ポジションチェンジを侮るなかれ。次のポジションの前に、成功か否かは、決定しているのだから。
序論:バレエの作法
オーソドックスなバレエのレッスンは、バーレッスンから始まる。
バレエには、いわば 作法 のようなものが存在する。
レッスンでも、舞台に出ている と仮定できる状況においては、踊り終えて走り去る時も、バレエとしての所作でならなければならない。
センターレッスンでのアンシェヌマン。
踊り終えた途端、ドタドタと歩き出してはならない。
ポジションチェンジも同様である。
ステップとして、名称がついている訳ではない。
だからこそ、入門者と上級者の差が大きい。
こうしたことができているか否かで、どの程度踊れるのかは安易に想像がつく。
本稿では、ポジションの変え方について述べる。
本論:バーレッスン|ポジションチェンジの方法
本論1:4つのポジション
バーレッスン最初に行う プリエのアンシェヌマン では、4つのポジションが登場する。
場合によっては、若干、順序が変わることもあるが、1番・2番・4番・5番 である。
特に、大人のバレエの場合、ポジションから次のポジションへの 移行 が、曖昧になっているケースをよく見かける。
当然ではあるが、曖昧な移行によって とられたポジションは、それもまた、曖昧になる。
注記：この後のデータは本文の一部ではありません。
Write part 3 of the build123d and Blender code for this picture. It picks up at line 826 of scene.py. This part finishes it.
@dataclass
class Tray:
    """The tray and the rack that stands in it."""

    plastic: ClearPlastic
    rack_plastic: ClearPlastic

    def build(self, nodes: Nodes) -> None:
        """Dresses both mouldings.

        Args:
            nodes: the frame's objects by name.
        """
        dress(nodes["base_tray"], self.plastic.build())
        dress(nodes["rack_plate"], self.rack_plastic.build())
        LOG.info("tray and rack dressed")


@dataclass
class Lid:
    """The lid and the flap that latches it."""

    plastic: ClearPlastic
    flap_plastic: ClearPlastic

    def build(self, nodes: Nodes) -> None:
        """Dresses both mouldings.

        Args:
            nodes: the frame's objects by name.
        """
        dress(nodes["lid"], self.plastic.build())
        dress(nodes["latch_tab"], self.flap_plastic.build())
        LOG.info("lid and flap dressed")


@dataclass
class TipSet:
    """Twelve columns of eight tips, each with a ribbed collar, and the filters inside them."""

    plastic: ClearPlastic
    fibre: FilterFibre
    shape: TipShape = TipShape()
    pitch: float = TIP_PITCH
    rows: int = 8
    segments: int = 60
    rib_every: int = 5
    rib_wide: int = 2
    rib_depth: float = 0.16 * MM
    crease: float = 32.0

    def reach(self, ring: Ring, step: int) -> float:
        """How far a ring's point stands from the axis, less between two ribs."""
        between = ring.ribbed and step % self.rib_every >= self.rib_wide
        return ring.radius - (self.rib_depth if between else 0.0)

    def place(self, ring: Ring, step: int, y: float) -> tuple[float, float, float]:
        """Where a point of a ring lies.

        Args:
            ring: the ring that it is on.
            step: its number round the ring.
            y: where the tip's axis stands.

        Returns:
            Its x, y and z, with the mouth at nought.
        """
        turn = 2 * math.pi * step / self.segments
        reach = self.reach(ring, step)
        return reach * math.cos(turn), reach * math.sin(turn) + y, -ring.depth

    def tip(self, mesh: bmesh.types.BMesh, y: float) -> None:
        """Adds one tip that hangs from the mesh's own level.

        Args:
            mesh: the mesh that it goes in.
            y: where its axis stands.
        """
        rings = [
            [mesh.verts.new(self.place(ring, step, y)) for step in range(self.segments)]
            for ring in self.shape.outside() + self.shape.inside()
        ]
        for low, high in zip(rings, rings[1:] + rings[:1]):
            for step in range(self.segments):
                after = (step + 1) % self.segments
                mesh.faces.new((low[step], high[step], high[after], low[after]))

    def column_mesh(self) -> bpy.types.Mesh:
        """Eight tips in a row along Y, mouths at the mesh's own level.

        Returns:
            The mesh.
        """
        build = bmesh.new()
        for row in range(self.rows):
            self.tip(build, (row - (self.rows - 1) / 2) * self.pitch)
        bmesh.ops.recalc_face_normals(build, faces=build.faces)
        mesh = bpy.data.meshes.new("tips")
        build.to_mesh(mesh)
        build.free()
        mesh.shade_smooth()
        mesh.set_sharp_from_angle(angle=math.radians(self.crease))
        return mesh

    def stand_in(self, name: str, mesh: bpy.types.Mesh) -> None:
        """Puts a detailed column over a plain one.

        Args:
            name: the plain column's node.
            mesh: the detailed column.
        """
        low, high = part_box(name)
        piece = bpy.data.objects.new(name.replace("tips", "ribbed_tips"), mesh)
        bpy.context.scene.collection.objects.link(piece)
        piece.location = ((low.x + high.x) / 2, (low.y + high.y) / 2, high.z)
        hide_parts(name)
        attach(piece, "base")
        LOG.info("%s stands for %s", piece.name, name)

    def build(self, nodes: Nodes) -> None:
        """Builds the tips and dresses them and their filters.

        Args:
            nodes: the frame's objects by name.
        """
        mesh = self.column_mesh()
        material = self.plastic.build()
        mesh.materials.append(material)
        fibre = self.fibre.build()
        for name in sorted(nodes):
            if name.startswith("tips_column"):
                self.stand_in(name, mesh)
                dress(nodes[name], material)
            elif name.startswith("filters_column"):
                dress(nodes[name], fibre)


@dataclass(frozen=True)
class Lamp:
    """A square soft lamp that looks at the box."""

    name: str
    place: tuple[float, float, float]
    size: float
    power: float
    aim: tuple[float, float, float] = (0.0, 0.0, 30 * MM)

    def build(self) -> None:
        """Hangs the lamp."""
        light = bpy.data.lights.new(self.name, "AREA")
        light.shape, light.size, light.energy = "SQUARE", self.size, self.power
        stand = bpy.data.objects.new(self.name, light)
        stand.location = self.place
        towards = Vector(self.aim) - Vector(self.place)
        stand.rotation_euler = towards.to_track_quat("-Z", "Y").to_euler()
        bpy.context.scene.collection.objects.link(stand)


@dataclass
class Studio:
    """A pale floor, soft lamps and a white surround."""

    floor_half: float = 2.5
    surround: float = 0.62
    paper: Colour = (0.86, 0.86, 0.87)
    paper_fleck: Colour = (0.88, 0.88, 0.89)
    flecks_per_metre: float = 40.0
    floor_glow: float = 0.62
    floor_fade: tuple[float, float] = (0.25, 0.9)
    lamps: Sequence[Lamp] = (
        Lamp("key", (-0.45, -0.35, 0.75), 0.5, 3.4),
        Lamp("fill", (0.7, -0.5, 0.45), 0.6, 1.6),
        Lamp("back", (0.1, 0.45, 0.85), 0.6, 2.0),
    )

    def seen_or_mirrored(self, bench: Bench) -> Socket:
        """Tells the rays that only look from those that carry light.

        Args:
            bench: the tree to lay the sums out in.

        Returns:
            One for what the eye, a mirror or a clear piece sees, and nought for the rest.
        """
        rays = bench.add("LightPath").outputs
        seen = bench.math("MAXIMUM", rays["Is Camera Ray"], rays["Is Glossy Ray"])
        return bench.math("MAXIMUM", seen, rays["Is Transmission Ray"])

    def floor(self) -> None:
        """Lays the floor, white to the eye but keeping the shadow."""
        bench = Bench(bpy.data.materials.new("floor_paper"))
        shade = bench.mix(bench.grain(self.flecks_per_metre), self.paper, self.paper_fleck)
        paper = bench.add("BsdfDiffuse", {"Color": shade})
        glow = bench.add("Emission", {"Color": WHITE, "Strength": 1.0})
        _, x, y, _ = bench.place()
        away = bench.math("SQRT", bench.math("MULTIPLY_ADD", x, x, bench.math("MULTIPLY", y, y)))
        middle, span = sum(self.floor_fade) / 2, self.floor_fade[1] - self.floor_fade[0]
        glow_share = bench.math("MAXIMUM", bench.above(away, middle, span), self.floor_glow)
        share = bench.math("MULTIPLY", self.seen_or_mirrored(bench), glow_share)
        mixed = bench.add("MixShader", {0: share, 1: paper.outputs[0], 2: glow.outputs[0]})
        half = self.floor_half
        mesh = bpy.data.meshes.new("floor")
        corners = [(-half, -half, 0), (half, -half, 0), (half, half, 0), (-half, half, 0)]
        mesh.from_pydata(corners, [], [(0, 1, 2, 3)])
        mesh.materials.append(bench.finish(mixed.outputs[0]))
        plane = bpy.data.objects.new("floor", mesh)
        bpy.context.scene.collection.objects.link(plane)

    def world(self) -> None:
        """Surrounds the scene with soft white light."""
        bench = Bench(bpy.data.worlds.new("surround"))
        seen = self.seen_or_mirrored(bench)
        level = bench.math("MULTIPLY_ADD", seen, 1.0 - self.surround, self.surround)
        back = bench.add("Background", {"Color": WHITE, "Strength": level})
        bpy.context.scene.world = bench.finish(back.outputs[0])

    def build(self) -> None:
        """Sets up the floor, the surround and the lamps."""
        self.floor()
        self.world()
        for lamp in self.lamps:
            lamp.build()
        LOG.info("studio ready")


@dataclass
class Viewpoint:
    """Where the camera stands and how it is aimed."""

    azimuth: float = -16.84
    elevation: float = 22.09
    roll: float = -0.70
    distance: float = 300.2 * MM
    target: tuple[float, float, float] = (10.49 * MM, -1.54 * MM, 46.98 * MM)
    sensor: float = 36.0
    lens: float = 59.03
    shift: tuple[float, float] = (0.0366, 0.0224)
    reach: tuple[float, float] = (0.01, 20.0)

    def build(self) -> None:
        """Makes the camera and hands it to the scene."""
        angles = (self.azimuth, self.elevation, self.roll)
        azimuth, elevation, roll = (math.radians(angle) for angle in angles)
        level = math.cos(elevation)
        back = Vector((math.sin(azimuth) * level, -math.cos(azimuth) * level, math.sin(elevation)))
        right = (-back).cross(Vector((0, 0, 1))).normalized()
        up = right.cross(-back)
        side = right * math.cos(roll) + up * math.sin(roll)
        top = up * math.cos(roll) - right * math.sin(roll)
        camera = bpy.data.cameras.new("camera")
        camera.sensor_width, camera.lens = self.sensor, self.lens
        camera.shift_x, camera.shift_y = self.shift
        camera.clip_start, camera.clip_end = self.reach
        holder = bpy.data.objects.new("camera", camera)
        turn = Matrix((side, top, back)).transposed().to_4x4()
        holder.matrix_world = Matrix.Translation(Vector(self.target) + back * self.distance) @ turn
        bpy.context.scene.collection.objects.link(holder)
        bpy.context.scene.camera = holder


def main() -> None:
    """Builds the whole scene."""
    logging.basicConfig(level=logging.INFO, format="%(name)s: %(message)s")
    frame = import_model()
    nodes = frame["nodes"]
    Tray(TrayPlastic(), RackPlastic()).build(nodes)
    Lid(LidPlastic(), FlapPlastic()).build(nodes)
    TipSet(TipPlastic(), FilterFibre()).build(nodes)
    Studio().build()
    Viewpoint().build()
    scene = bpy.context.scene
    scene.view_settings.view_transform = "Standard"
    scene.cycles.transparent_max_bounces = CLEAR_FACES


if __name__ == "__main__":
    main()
つまり、結果として、不正確なポジションをとってしまう。
ここで、しっかりと手順と注意点を整理しておこう。
本論2:ポジション移行の手順
■ 1番 → 2番ポジションへの移行。
・バー外側の脚を横へタンジュする。
・かかとを床に下ろして、2番ポジションへ。
■ 2番 → 4番ポジションへの移行。
・バー外側のかかとを床から剥がし、横のタンジュになる。
・デミロンデジャンブ アンデダーン で、前のタンジュまで脚を移動させる。
・かかとを下ろして、4番ポジションへ。
■ 4番 → 5番ポジションへの移行。
・前側の足のかかとを床から剥がし、前のタンジュになる。
・支持足側に動作足を引き込み、5番ポジションへ。
▶︎動きを1つずつ区切り、何をしているのか、はっきり分かるように行う。
本論3:移行時の注意点
■ 1番 → 2番ポジションへの移行での注意点。
ほとんどの場合、体重移動→かかとを下ろす をしている。
これは手順が逆で、横に出したタンジュのかかとを下げ始めることで、体重が移動する。
×体重移動 → かかとを下げる
○かかとを下げる → 体重移動
この時に確認したい、骨盤水平・平らの意味について述べた記事を貼っておく。
この際に、足の踏み換えについて問題になることがあるが、
・2番ポジションの歩幅
・目的や状況
などによっても変わる為、可否については、ここでは言及しない。
ただし、踏み換える場合でも、2歩以内に収めなければならない。
■ 2番 → 4番ポジションへの移行での注意点。
かかとを下げると同時に、動作側の腰骨も下がってしまう。
骨盤の高さを揃えようとして、逆に、動作側腰骨が下がりすぎてしまうことは、大人バレエでは、よくある事だ。
デミロンデジャンブで前のタンジュの形になったら、その時の 動作側の腰骨の高さを保ったまま、かかとだけを床に下ろしていく。
これが、脚を長く使う ということでもある。
■ 4番 → 5番ポジションへの移行での注意点。
足を5番ポジションに収めようとすると、付け根が後方に引いてしまう。
当然、お尻が出てしまったり、下腹の緊張が抜けたり、上体が前にかぶる。
動作脚を支持脚に引き込む際、支持脚の腿を前方に押し出そう。
動作脚の引き込みと、支持脚の押し出しを同時に行う。
つまり、支持脚が動作脚を 迎えに行く というワケである。
結論:あなたの癖が表れる
不正確なポジションチェンジは、荷重位置や重心、パーツの位置の不正確を表す。
また、バレエステップよりも、あなたが持っている本質的な癖が現れ易い。
▶︎体重の移動や重さをかけることで動作を生み出す癖
▶︎腰骨を下げてしまう癖
▶︎付け根を引いてしまう癖
ポジションチェンジは、毎回、同じことの繰り返しである事から、こうした癖の改善に最適である。
さらに、適切な方法で行う事で、背骨のアライメントを整えることも可能である。(注1)
ポイントを押さえて、ぜひ活用頂きたい。